Mostly I prefer to play dark sweaty basement type venues, ones where all the glitz and glamour is out and all you need is a great sound system. I can get lost within the music without feeling I need to raise my hands in the air every drop which is what is kind of needed for the big stages. I would definitely say I am still in training when it comes to the festival shows, you have to bring a lot of energy with you and these sets are usually short from 1 hour to 1 and a half hours. But I like the contrast and it keeps you on your toes with which music works in different sized spaces.
B: There are a number of emerging artists doing great things at the moment, who would you say are the ones to watch out for?

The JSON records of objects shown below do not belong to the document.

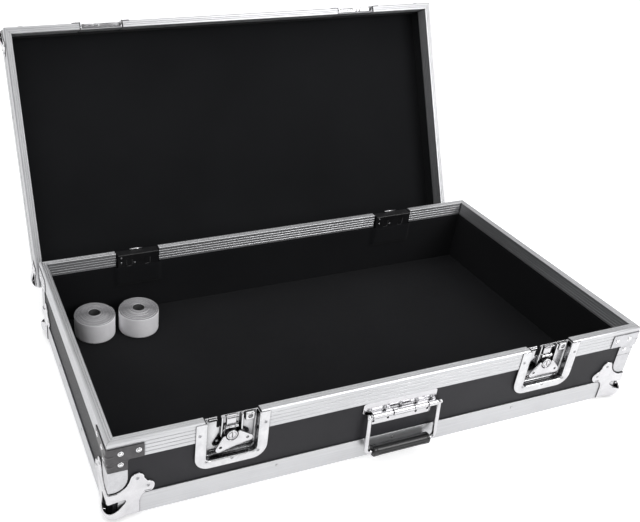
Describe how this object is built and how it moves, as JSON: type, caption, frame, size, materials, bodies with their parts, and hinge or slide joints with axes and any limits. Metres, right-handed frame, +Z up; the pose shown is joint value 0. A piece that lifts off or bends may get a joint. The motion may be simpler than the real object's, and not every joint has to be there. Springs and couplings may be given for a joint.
{
  "type": "pedalboard case",
  "caption": "Hinged pedalboard flight case, standing open: aluminium-edged tray with carpet lining, recessed butterfly latches, sprung handle and ball corners.",
  "frame": {"origin": "on the ground, at the middle of the open case's footprint", "axes": "+X to the right of somebody facing the latches and the handle, +Y towards the hinges and the open lid, +Z up; metres, the lid open at its stops"},
  "size_m": [1.016, 0.879, 0.5604],
  "materials": {
    "aluminium_extrusion": "ribbed, satin anodised",
    "laminate_board": "plywood faced with a black hexagonally textured laminate",
    "chrome_steel": "bright plated pressed steel",
    "zinc_steel": "dull zinc-plated pressed steel",
    "black_steel": "black painted steel",
    "carpet": "black loop-faced carpet",
    "felt": "black felt over thin foam",
    "rubber_grip": "moulded black rubber",
    "hook_loop_tape": "wound tape with its pale backing outwards"
  },
  "bodies": {
    "base": {"base_ball_corner_back_left": "chrome_steel", "base_ball_corner_back_right": "chrome_steel", "base_ball_corner_front_left": "chrome_steel", "base_ball_corner_front_right": "chrome_steel", "base_carpet_lining": "carpet", "base_corner_brace_back_left": "zinc_steel", "base_corner_brace_back_right": "zinc_steel", "base_corner_brace_front_left": "zinc_steel", "base_corner_brace_front_right": "zinc_steel", "base_edge_angle_back": "aluminium_extrusion", "base_edge_angle_front": "aluminium_extrusion", "base_edge_angle_left": "aluminium_extrusion", "base_edge_angle_right": "aluminium_extrusion", "base_floor_panel": "laminate_board", "base_rim_back_left": "aluminium_extrusion", "base_rim_back_middle": "aluminium_extrusion", "base_rim_back_right": "aluminium_extrusion", "base_rim_front_left": "aluminium_extrusion", "base_rim_front_middle": "aluminium_extrusion", "base_rim_front_right": "aluminium_extrusion", "base_rim_left": "aluminium_extrusion", "base_rim_right": "aluminium_extrusion", "base_side_boards": "laminate_board", "handle_plate": "chrome_steel", "hinge_box_left": "black_steel", "hinge_box_right": "black_steel", "latch_dish_left": "chrome_steel", "latch_dish_right": "chrome_steel"},
    "lid": {"hinge_leaf_left": "zinc_steel", "hinge_leaf_right": "zinc_steel", "lid_ball_corner_back_left": "chrome_steel", "lid_ball_corner_back_right": "chrome_steel", "lid_ball_corner_front_left": "chrome_steel", "lid_ball_corner_front_right": "chrome_steel", "lid_edge_angle_back": "aluminium_extrusion", "lid_edge_angle_front": "aluminium_extrusion", "lid_edge_angle_left": "aluminium_extrusion", "lid_edge_angle_right": "aluminium_extrusion", "lid_felt_lining": "felt", "lid_latch_dish_left": "chrome_steel", "lid_latch_dish_right": "chrome_steel", "lid_rim_back": "aluminium_extrusion", "lid_rim_front_left": "aluminium_extrusion", "lid_rim_front_middle": "aluminium_extrusion", "lid_rim_front_right": "aluminium_extrusion", "lid_rim_left": "aluminium_extrusion", "lid_rim_right": "aluminium_extrusion", "lid_side_boards": "laminate_board", "lid_top_panel": "laminate_board"},
    "latch_cam_left": {"latch_cam_left": "chrome_steel"},
    "latch_wing_left": {"latch_wing_left": "chrome_steel"},
    "latch_hook_left": {"latch_hook_left": "chrome_steel"},
    "latch_cam_right": {"latch_cam_right": "chrome_steel"},
    "latch_wing_right": {"latch_wing_right": "chrome_steel"},
    "latch_hook_right": {"latch_hook_right": "chrome_steel"},
    "handle": {"handle_bail": "chrome_steel", "handle_grip": "rubber_grip"},
    "tape_roll_left": {"tape_roll_left": "hook_loop_tape"},
    "tape_roll_right": {"tape_roll_right": "hook_loop_tape"}
  },
  "joints": [
    {"name": "lid_hinge", "type": "hinge", "parent": "base", "child": "lid", "pos_m": [0, 0.1023, 0.1125], "axis": [-1, 0, 0], "range_deg": [-115.5, 0]},
    {"name": "latch_turn_left", "type": "hinge", "parent": "base", "child": "latch_cam_left", "pos_m": [-0.3, -0.4177, 0.1255], "axis": [0, -1, 0], "range_deg": [-13.5, 166.5]},
    {"name": "latch_flip_left", "type": "hinge", "parent": "latch_cam_left", "child": "latch_wing_left", "pos_m": [-0.3, -0.4155, 0.1255], "axis": [-0.9724, 0, -0.2334], "range_deg": [0, 100]},
    {"name": "latch_draw_left", "type": "slide", "parent": "base", "child": "latch_hook_left", "axis": [0, 0, 1], "range_m": [-0.00067, 0.00832]},
    {"name": "latch_turn_right", "type": "hinge", "parent": "base", "child": "latch_cam_right", "pos_m": [0.3, -0.4177, 0.1255], "axis": [0, 1, 0], "range_deg": [0, 180]},
    {"name": "latch_flip_right", "type": "hinge", "parent": "latch_cam_right", "child": "latch_wing_right", "pos_m": [0.3, -0.4155, 0.1255], "axis": [-1, 0, 0], "range_deg": [0, 100]},
    {"name": "latch_draw_right", "type": "slide", "parent": "base", "child": "latch_hook_right", "axis": [0, 0, 1], "range_m": [0, 0.009]},
    {"name": "handle_swing", "type": "hinge", "parent": "base", "child": "handle", "pos_m": [0, -0.4227, 0.1015], "axis": [-1, 0, 0], "range_deg": [0, 90], "stiffness_Nm_per_rad": 0.5},
    {"name": "roll_lift_left", "type": "slide", "parent": "base", "child": "tape_roll_left", "axis": [0, 0, 1], "range_m": [0, 0.13]},
    {"name": "roll_lift_right", "type": "slide", "parent": "base", "child": "tape_roll_right", "axis": [0, 0, 1], "range_m": [0, 0.13]}
  ],
  "couplings": [
    {"joint": "latch_turn_left", "follows": "latch_draw_left", "rad_per_m": 349.06},
    {"joint": "latch_turn_right", "follows": "latch_draw_right", "rad_per_m": 349.06}
  ]
}
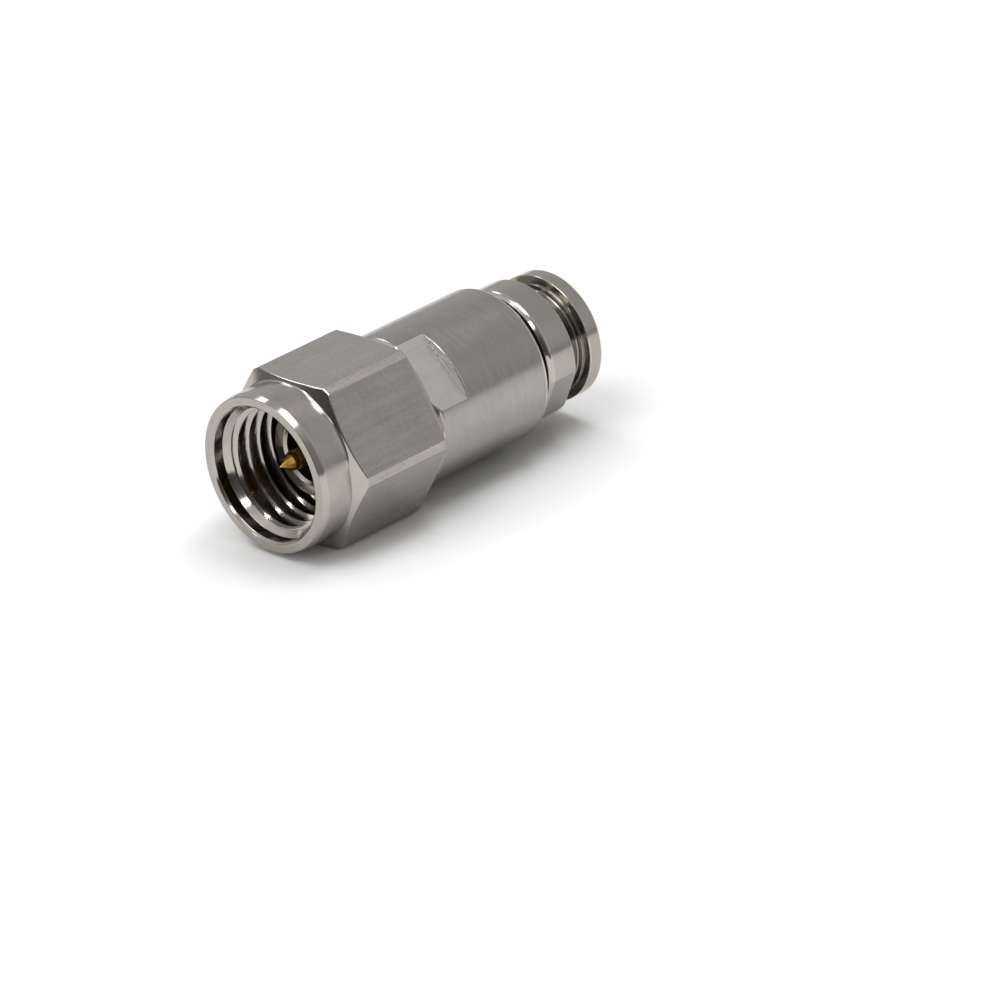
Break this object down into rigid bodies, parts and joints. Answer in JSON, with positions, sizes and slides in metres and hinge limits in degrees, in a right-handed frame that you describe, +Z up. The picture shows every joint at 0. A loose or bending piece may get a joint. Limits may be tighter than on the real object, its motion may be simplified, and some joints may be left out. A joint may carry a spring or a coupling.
{
  "type": "coaxial connector",
  "caption": "Male coaxial cable connector: free-turning hexagonal coupling nut, gilt centre pin, turned body with wrench flats and a screwed cable clamp nut.",
  "frame": {"origin": "on the connector axis at the mating plane, the front face of the outer contact", "axes": "+X along the connector axis from the mating end to the cable end, +Z up with the hexagon on a flat"},
  "size_m": [0.0192, 0.009, 0.008],
  "materials": {
    "nut_steel": "fine ground flats, satin collar",
    "body_steel": "turned and brushed around",
    "clamp_steel": "fine turned",
    "contact_steel": "polished",
    "spring_alloy": "plain",
    "gilt_contact": "gilt",
    "gilt_brass": "gilt",
    "gasket_rubber": "matt",
    "clamp_rubber": "matt",
    "bead_plastic": "matt",
    "white_plastic": "matt"
  },
  "bodies": {
    "body": {"body_shell": "body_steel", "outer_contact": "contact_steel", "interface_gasket": "gasket_rubber", "support_bead": "bead_plastic", "bead_bushing": "contact_steel", "centre_pin": "gilt_contact", "contact_socket": "gilt_contact", "rear_insulator": "white_plastic", "cable_ferrule": "gilt_brass", "clamp_gasket": "clamp_rubber"},
    "retainer": {"retaining_ring": "spring_alloy"},
    "coupling": {"coupling_nut": "nut_steel"},
    "clamp_carrier": {"thrust_washer": "contact_steel"},
    "clamp": {"clamp_nut": "clamp_steel", "seal_ring": "gasket_rubber"}
  },
  "joints": [
    {"name": "nut_play", "type": "slide", "parent": "body", "child": "retainer", "axis": [1, 0, 0], "range_m": [-0.0001, 0.0002]},
    {"name": "nut_spin", "type": "hinge", "parent": "retainer", "child": "coupling", "pos_m": [0.0015, 0, 0], "axis": [1, 0, 0], "continuous": true},
    {"name": "clamp_advance", "type": "slide", "parent": "body", "child": "clamp_carrier", "axis": [1, 0, 0], "range_m": [0, 0.0014]},
    {"name": "clamp_turn", "type": "hinge", "parent": "clamp_carrier", "child": "clamp", "pos_m": [0.0132, 0, 0], "axis": [1, 0, 0], "range_deg": [0, 1008]}
  ],
  "couplings": [
    {"joint": "clamp_turn", "follows": "clamp_advance", "rad_per_m": 12566}
  ]
}
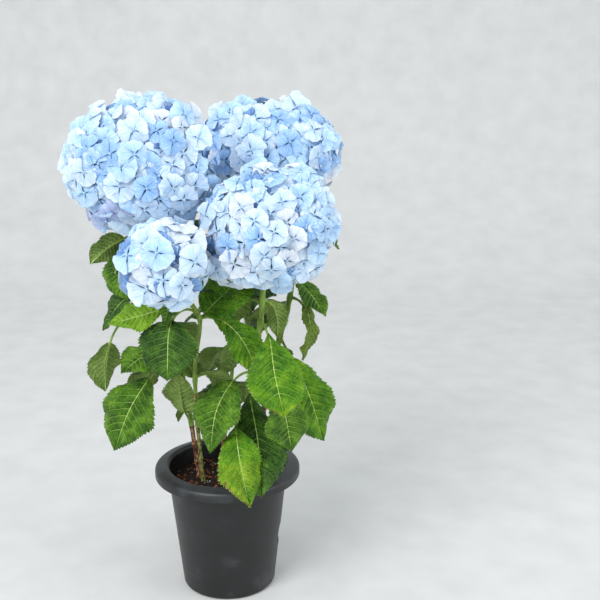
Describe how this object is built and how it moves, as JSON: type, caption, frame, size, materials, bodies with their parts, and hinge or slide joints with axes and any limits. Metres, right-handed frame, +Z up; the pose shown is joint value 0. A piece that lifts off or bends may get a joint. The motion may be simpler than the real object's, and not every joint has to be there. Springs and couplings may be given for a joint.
{
  "type": "potted hydrangea",
  "caption": "Mophead hydrangea in a round plastic nursery pot: arching canes, ovate toothed leaves on long stalks and full rounded flower heads.",
  "frame": {"origin": "middle of the pot's flat underside", "axes": "+Z up along the height of the plant, -Y the plant's front, +X to the right seen from the front"},
  "size_m": [0.3308, 0.3364, 0.6133],
  "materials": {
    "pot_plastic": "satin",
    "potting_soil": "matte",
    "cane_bark": "matte",
    "foliage": "satin",
    "blossom": "matte"
  },
  "bodies": {
    "root": {"pot": "pot_plastic", "soil": "potting_soil", "cane_left": "cane_bark", "cane_front": "cane_bark", "cane_right": "cane_bark", "cane_rear": "cane_bark", "cane_low": "cane_bark", "shoot_left": "foliage", "shoot_front": "foliage", "shoot_right": "foliage", "shoot_rear": "foliage", "shoot_low": "foliage", "bloom_left": "blossom", "bloom_front": "blossom", "bloom_right": "blossom", "bloom_rear": "blossom"}
  },
  "joints": []
}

So many!! I have been playing a lot of tracks from London DJ/producer Dax J, his music is getting better and better and is always really driving. AnD, not so new anymore but I absolutely love the balls on these guys! Their music is like a huge “fuck you” they pave their own way and its great that EDLX has got behind them. Ireland’s Sunil Sharpe is on point as well with his UK sound. Check out his Tinfoil project.
B: What works do you have coming up in the pipeline? (releases, gigs, etc)
Mind Sets presents Rebekah is a compilation mix on CLR and is due out in October followed by a single EP for the label in December. I have a new concept project called Elements and the first EP is due in November. CLR will be back at ADE this year for an official event and I am looking forward to some long haul touring in the States and a trip to China, where things have been kicking off yet again.
B: and finally, what’s your all time favourite dish?
Indian food of course, I’m English!
B: Thanks for taking the time to chat to us, hopefully we will see you in Australia again soon! 🙂
No worries, and thanks for taking the time to read through all my nonsense.